With International Women’s Day celebrated annually in March, we wanted to take a minute and recognize some of the strong, dedicated women who make today’s restaurant industry go ‘round. Another Round Another Rally Advisory Council Member Casey Felton is among the many hardworking women who had to roll with the punches in recent months, and she’s sharing the story of how she learned to adapt, adjust and overcome in the wake of arguably the biggest blow the restaurant industry ever suffered.
First and foremost, I hope you, your family and your inner circle are all staying healthy and safe. It’s been a pretty wild ride this past year with several pertinent issues deserving spotlight and thought.
I am the owner of the small neighborhood grab-and-go restaurant, banh oui. It is located in the heart of Hollywood, where business relies heavily on the inhabited offices of the many companies in the area. My business immediately felt a decline of 75% in revenue when COVID-19 was declared a pandemic last March. For a year now, we’ve been working hard at banh oui., repositioning ourselves for survival. Our neighborhood here in Hollywood gave us a loyal lunch crowd, but since COVID hit, the workforce moved home, and it became a ghost town. Online orders have been helpful, but the 25-30%-cut that third-party order-delivery systems take has been highway robbery. (If you can, please order directly from our small businesses.)
On top of COVID, my former co-owner and I split our business partnership to move on as independent restaurant owners. Negotiations were not easy, but banh oui. is now 100% mine. The disintegration of the partnership, especially one that was heavily founded on friendship and less so on legal contracts, was a hard lesson to learn. But it proved a good lesson, nonetheless.
What has changed about banh oui.? Well, we integrated the Hollywood Farmers Market into our business and have started a community support system. In working more closely with the market vendors, banh oui. has expanded its menu to better reflect the seasonal produce for which SoCal is admired.It also allowed me to flex some of my creative strengths. Similarly, supporting local and other small businesses allowed me to hope for a future not inundated with corporate food chains. Supporting local takes effort, can be expensive and forces us out of routine, but during a year when nothing was easy, it was worth getting to know the farmers who work the land and the vendors willing to show up on a slow market day. Incidentally, these relationships inspired a docu-series that I am now producing called Bet the Farm. We hope to stream it soon.

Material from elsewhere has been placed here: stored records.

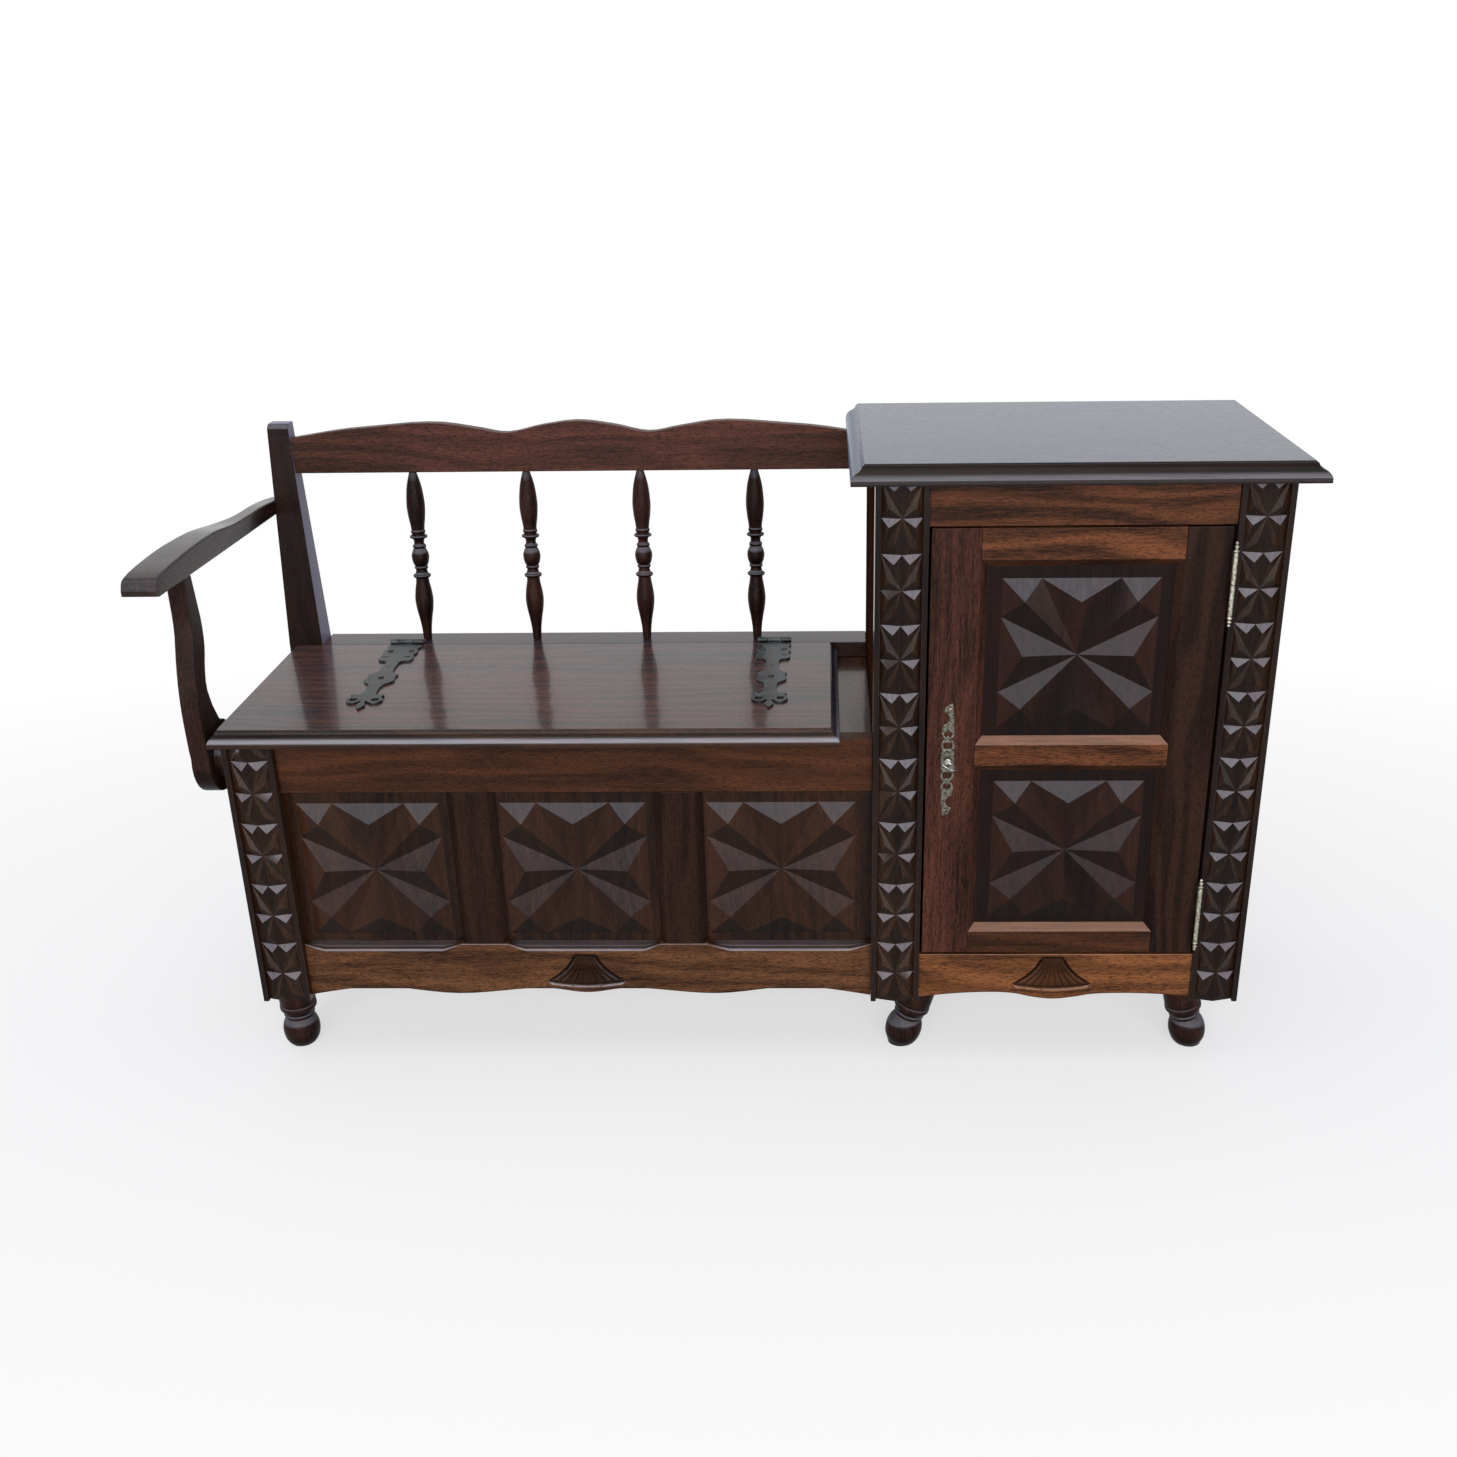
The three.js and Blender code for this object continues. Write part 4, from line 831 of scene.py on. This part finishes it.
for node, (x, lean) in FOOT_PLACES.items():
    runs = [[(wide * FOOT_RADIUS, (high - 0.5) * FOOT_HEIGHT) for wide, high in run]
            for run in FOOT]
    foot = moved(turned(runs, 56), at(x, FOOT_Y, FOOT_Z), spin(math.radians(lean), "Y"))
    foot = sawn(sawn(foot, 0, -1), FOOT_TOP, 1)
    piece(node, "_turned", [foot], own_wood(node), "root")
print("feet turned:", len(FOOT_PLACES))

# %% [markdown]
# The arm was sawn to its curve seen from above, then its top was shaped with a spokeshave: thick
# at the nose, hollow before the post. Cutting it from a block would take many passes, so it is a
# loft: a rounded section carried from the nose to the post while its width and height change.


# %% Lofts
def lofted(rings, hollows=()):
    """A closed skin over rings of places, and how much their first ones are darkened, as stain and
    painted shade.
    """
    work = bmesh.new()
    layer = work.verts.layers.float.new("hollow") if hollows else None
    rows = [[work.verts.new(place) for place in ring] for ring in rings]
    for row, depths in zip(rows, hollows):
        for vert, deep in zip(row, depths):
            vert[layer] = deep
    return cleaned(skin(work, rows))


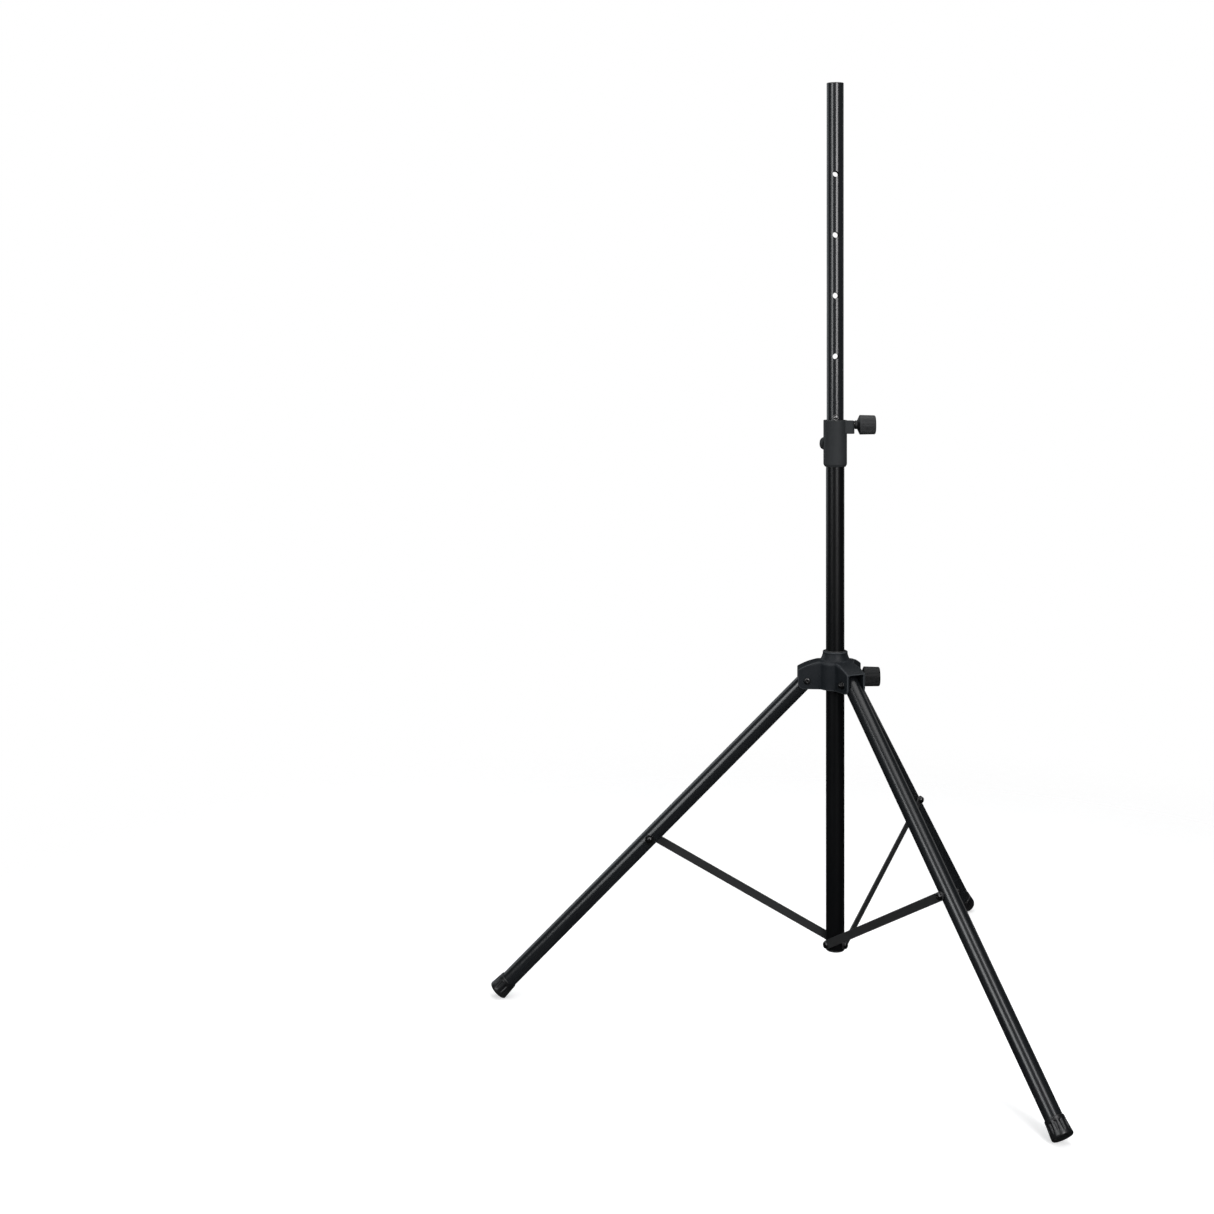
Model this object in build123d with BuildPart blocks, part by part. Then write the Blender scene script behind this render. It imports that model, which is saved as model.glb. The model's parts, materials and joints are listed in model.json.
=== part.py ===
"""Loudspeaker tripod stand: telescoping mast, screw clamps, folding three-leg base.

Units are millimetres. Z is up, the floor is z = 0 and the column stands on the Z axis.
Leg n is modelled in the XZ plane and turned about Z to its own angle.
"""
from build123d import *
from math import asin, atan2, cos, degrees, hypot, radians, sin, sqrt
import os

os.makedirs("parts", exist_ok=True)

# ---------------------------------------------------------------- driving dimensions
leg_angles = (-60, 60, 180)          # direction of each leg about Z
gap = 0.05                           # clearance between pieces of different bodies

# column
tube_r = 19.0
tube_wall = 1.2
tube_bottom = 117.0
tube_top = 1182.0
plug_top = 172.0

# mast
mast_r = 17.5
mast_wall = 1.5
mast_bottom = 861.0
mast_top = 1900.5
mast_holes = (1212.0, 1337.0, 1462.0, 1587.0, 1712.0)
mast_hole_r = 6.0
mark_depth = 0.3                     # ring line that marks where the free length of the mast begins
mark_width = 1.0

# collar at the top of the lower tube
collar_r = 24.2
collar_bottom = 1110.0
collar_top = 1205.5
boss_end = 39.0
boss_width = 28.0
boss_low = 1178.0
boss_high = 1204.2
upper_screw_z = 1196.0
guide_r = 20.0                       # outside of the nylon guide in the collar
guide_top = collar_top + 0.4
dome_z = 1156.5
dome_angle = 150
dome_r = 13.2

# leg housing that slides on the lower tube
pivot_r = 58.5
pivot_z = 671.3
spread = 44.25                       # leg angle from the vertical when the stand is open
body_r = 38.6
yoke_r = 77.0
yoke_half = 22.0
slot_half = 17.3
slot_in = 38.8
roof_mid = 39.5                      # roof height above the pivot at body_r
roof_end = 23.2                      # and at yoke_r
housing_low = -17.3
neck_top = 59.0
liner_r = 21.6
lower_screw_z = pivot_z + 6.5
lower_boss_end = 47.0

# legs and feet
leg_r = 16.8
leg_wall = 1.2
leg_over = 9.0                       # tube above the pivot
brace_at = 464.3                     # pivot to brace bolt, along the leg
foot_r = 20.5
foot_rim_r = 18.4
foot_len = 34.0
foot_edge = 2.5
foot_sole = 6.0
drop = pivot_z - (foot_r - foot_edge) * sin(radians(spread)) - foot_edge
leg_len = drop / cos(radians(spread)) + foot_edge

# braces: flat bars on edge, each beside its leg and beside the column
bar_in = 19.6
bar_thick = 3.0
bar_half = 8.5
bar_low_z = 127.0
bolt_x = pivot_r + brace_at * sin(radians(spread))
bolt_z = pivot_z - brace_at * cos(radians(spread))
bar_len = hypot(bolt_x, bolt_z - bar_low_z)
bar_tilt = degrees(atan2(bolt_x, bolt_z - bar_low_z))

# fold, from the linkage: the legs end vertical beside the column
bar_folded = degrees(asin(pivot_r / bar_len))
fold_travel = sqrt(bar_len**2 - pivot_r**2) + brace_at + bar_low_z - pivot_z

# clamp screws
stud_r = 5.0
pad_r = 5.6
pad_travel = 3.0
knob_r = 20.2
knob_neck_r = 9.0
knob_ribs = 44

# planes
side = Plane(origin=(0, 0, 0), x_dir=(1, 0, 0), z_dir=(0, -1, 0))          # x out, y up


def across(x, y, z):
    """Plane whose normal runs sideways, toward the brace side of a leg."""
    return Plane(origin=(x, y, z), x_dir=(1, 0, 0), z_dir=(0, -1, 0))


def outward(x, z):
    """Plane whose normal runs out along X."""
    return Plane(origin=(x, 0, z), x_dir=(0, 1, 0), z_dir=(1, 0, 0))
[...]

The idea behind banh oui’s pivot started with a casual conversation with Hollywood Farmers market Manager Maegen Rzasa. The HFM takes place every Sunday just out front of banh oui’s doors. In speaking with Maegen, I learned that prepared hot food vendors would not be able to sell during the shutdown, leaving most of the farmers and vendors without lunch. Initially, I offered to cook 100 vendor lunches for free every Sunday, hoping to create something positive.
It happened. I received bulk donations from different farmers and used their product to cook new and different meals each week. banh oui. cooked 165 vendor meals each Sunday for six months and would have a line around the corner at our 10 a.m. opening. Admittedly, it felt good for us to have a sense of purpose, but as the pandemic lingered and social awareness for injustices came to the surface, our efforts became more about making a difference for those who are overlooked.
Our weekly meals only ended when I carelessly sliced off the tip of my index finger while cutting a cucumber with a mandolin. It was a Monday, 98 degrees outside and unexpectedly busy. I was working with one of my main cooks, Angel, when our air conditioner called it quits and started leaking water from the ceiling. Normally, I can handle situations like this, but the universe was not on my side that day. Angel was a warrior and pushed through service, handling tablet, in-person and phone orders while I tried to stop the bleeding. Instead, I fainted in my office chair! Looking back on it now, I can shake my head in disbelief. WHAT A DAY; WHAT A YEAR! I had to close the shop early that day, and Angel drove me to a nearby hospital emergency room. The entire car ride over, I kept beating myself up over the loss of prospective revenue ALL because I made such a stupid kitchen mistake. Angel returned to the kitchen, cleaned up service and returned to the hospital to collect his humbled boss who was able to recover her finger tip with several stitches. I still don’t have complete feeling back in my right index finger. Without the use of that finger, my effectiveness in the kitchen dropped, and my small crew had to pick up the slack. They did so with the same generosity I experienced from the vendors in the Farmers Market. What goes around comes around.
So, what was 2020? For me, it was a wake-up call. Pandemic or not, it was a lesson in business relationships, personal survival, mentorship and community. It was a year of cultural reckoning, not only for the hospitality industry, but for overall American culture. Many of our personal experiences mirrored what was happening to us globally, nationally and as humans. Perspective provided a hell of a view, and we all got a front-row seat this past year.